BEGIN Data provided
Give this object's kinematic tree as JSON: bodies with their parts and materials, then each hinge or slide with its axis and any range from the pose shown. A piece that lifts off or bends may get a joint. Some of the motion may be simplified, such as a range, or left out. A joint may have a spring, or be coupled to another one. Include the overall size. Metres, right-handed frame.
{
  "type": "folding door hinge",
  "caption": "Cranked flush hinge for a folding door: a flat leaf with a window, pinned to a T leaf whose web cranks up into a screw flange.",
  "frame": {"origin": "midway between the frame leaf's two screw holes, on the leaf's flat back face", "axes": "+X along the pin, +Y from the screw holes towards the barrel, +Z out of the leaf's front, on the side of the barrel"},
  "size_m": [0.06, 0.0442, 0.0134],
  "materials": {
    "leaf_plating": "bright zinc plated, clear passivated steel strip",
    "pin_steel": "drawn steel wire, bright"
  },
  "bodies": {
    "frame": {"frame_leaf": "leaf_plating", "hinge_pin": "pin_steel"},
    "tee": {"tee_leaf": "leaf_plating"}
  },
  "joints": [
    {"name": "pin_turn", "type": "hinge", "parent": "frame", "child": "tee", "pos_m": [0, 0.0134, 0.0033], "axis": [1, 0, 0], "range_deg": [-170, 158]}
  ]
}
END Data provided
BEGIN Data provided
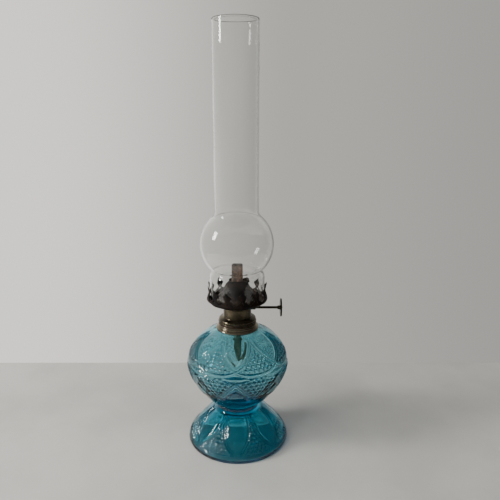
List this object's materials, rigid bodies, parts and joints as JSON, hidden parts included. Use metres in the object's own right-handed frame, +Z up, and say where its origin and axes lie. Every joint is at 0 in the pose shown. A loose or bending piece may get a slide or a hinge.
END Data provided
Stated problem: Look through the records and gather every line containing "axes".

Solution for this problem:
  "frame": {"origin": "midway between the frame leaf's two screw holes, on the leaf's flat back face", "axes": "+X along the pin, +Y from the screw holes towards the barrel, +Z out of the leaf's front, on the side of the barrel"},
List this object's materials, rigid bodies, parts and joints as JSON, hidden parts included. Use metres in the object's own right-handed frame, +Z up, and say where its origin and axes lie. Every joint is at 0 in the pose shown. A loose or bending piece may get a slide or a hinge.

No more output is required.